--- RECORDED DATA ---
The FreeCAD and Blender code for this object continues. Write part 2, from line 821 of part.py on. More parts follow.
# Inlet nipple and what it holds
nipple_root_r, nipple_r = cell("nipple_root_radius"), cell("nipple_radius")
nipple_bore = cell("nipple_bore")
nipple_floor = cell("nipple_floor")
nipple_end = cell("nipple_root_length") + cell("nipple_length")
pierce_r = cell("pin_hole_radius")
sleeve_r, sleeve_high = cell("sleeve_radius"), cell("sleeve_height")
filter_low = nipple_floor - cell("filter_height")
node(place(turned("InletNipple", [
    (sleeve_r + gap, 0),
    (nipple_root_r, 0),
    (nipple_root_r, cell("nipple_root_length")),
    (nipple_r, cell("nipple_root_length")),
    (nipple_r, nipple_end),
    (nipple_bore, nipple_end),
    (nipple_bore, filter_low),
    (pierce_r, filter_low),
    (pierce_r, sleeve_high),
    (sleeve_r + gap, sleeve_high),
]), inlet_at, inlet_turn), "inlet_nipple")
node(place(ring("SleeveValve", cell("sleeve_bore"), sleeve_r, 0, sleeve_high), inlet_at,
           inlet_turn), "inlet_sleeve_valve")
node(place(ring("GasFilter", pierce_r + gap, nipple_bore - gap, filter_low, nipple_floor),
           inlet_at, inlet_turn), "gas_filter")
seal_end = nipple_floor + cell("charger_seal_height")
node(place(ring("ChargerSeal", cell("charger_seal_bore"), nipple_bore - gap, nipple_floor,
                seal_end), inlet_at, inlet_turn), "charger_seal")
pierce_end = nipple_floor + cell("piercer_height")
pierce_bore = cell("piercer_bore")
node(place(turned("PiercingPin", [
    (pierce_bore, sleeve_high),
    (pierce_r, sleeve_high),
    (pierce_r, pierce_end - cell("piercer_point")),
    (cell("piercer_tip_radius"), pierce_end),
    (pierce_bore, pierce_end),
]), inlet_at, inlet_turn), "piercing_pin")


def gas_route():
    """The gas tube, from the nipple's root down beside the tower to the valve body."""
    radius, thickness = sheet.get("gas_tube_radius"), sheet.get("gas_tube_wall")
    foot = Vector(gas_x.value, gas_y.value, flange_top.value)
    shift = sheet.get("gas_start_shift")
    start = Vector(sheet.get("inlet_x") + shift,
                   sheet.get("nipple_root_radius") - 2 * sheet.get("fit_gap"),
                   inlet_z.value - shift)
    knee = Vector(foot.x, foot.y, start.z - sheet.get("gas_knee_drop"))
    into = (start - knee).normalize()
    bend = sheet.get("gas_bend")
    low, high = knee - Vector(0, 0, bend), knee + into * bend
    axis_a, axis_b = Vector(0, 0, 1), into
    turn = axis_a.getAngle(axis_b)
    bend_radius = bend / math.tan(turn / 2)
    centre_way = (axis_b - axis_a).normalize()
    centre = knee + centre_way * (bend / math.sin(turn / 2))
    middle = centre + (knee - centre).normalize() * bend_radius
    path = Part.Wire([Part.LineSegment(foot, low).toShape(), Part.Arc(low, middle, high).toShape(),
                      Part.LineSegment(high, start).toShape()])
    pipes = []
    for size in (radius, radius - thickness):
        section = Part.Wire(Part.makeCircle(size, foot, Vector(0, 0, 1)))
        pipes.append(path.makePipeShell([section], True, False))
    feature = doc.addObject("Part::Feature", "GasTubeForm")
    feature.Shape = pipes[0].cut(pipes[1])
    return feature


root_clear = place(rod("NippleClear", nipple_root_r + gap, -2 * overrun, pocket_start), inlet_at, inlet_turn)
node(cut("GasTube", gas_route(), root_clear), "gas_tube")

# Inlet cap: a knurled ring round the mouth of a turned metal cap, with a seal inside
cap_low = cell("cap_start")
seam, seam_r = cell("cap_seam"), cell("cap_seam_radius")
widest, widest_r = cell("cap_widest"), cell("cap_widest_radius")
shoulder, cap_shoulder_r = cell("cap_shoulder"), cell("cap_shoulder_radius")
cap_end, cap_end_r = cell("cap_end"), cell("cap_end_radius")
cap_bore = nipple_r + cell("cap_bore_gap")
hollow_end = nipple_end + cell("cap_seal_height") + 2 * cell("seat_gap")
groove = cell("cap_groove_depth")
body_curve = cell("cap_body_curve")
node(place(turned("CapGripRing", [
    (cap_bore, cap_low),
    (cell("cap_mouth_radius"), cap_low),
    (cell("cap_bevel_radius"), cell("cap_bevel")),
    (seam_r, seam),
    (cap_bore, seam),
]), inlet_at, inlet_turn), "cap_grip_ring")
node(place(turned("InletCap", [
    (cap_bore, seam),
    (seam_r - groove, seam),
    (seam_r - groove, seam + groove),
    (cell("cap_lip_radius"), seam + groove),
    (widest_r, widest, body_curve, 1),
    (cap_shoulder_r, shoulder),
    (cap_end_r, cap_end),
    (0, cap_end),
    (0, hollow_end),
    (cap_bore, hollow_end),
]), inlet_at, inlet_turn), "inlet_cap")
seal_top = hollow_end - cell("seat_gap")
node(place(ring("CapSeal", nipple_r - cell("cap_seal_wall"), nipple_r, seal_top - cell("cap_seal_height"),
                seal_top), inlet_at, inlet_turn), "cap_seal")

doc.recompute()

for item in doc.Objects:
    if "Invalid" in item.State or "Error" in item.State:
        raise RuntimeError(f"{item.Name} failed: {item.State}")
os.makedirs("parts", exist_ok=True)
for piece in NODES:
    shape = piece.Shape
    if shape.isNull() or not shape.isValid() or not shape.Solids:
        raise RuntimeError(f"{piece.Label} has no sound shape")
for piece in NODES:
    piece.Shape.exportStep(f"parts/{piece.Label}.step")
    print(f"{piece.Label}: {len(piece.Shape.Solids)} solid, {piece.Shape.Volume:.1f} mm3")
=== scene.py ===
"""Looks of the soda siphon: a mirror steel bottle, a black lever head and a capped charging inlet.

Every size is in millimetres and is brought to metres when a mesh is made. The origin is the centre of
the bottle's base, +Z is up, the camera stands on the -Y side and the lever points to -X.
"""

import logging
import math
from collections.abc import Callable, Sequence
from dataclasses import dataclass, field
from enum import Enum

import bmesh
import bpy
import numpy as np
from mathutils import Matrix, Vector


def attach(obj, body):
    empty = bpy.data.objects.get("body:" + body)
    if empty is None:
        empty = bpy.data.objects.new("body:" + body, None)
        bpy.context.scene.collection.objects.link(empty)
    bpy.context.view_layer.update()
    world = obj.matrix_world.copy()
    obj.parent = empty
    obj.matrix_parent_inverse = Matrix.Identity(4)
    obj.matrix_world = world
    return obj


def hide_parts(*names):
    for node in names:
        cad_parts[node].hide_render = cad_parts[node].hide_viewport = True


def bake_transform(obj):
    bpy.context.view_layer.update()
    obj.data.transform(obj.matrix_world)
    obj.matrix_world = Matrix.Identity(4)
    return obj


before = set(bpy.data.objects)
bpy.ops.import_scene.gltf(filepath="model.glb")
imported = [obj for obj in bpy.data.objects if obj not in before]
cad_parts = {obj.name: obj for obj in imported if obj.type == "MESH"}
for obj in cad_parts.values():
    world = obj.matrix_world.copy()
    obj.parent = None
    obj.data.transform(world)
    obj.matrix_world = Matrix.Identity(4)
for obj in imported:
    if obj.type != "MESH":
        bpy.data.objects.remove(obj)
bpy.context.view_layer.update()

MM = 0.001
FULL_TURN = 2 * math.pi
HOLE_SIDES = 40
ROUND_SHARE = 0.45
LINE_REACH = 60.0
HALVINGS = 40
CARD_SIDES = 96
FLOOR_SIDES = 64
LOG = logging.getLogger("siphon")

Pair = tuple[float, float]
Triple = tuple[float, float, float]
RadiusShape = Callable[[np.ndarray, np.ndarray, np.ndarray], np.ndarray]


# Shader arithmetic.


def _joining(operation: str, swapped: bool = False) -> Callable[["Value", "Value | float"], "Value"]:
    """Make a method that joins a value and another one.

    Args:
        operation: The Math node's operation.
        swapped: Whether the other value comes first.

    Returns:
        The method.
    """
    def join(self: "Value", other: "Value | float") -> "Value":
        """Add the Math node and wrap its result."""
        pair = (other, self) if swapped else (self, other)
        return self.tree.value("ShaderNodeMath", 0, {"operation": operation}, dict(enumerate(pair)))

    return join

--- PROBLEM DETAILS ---
Return the exact lines from the line with "doc.recompute()" to the line with "before = set(bpy.data.objects)", inclusive of both, with nothing added.

--- WRITTEN ANSWER ---
doc.recompute()

for item in doc.Objects:
    if "Invalid" in item.State or "Error" in item.State:
        raise RuntimeError(f"{item.Name} failed: {item.State}")
os.makedirs("parts", exist_ok=True)
for piece in NODES:
    shape = piece.Shape
    if shape.isNull() or not shape.isValid() or not shape.Solids:
        raise RuntimeError(f"{piece.Label} has no sound shape")
for piece in NODES:
    piece.Shape.exportStep(f"parts/{piece.Label}.step")
    print(f"{piece.Label}: {len(piece.Shape.Solids)} solid, {piece.Shape.Volume:.1f} mm3")
=== scene.py ===
"""Looks of the soda siphon: a mirror steel bottle, a black lever head and a capped charging inlet.

Every size is in millimetres and is brought to metres when a mesh is made. The origin is the centre of
the bottle's base, +Z is up, the camera stands on the -Y side and the lever points to -X.
"""

import logging
import math
from collections.abc import Callable, Sequence
from dataclasses import dataclass, field
from enum import Enum

import bmesh
import bpy
import numpy as np
from mathutils import Matrix, Vector


def attach(obj, body):
    empty = bpy.data.objects.get("body:" + body)
    if empty is None:
        empty = bpy.data.objects.new("body:" + body, None)
        bpy.context.scene.collection.objects.link(empty)
    bpy.context.view_layer.update()
    world = obj.matrix_world.copy()
    obj.parent = empty
    obj.matrix_parent_inverse = Matrix.Identity(4)
    obj.matrix_world = world
    return obj


def hide_parts(*names):
    for node in names:
        cad_parts[node].hide_render = cad_parts[node].hide_viewport = True


def bake_transform(obj):
    bpy.context.view_layer.update()
    obj.data.transform(obj.matrix_world)
    obj.matrix_world = Matrix.Identity(4)
    return obj


before = set(bpy.data.objects)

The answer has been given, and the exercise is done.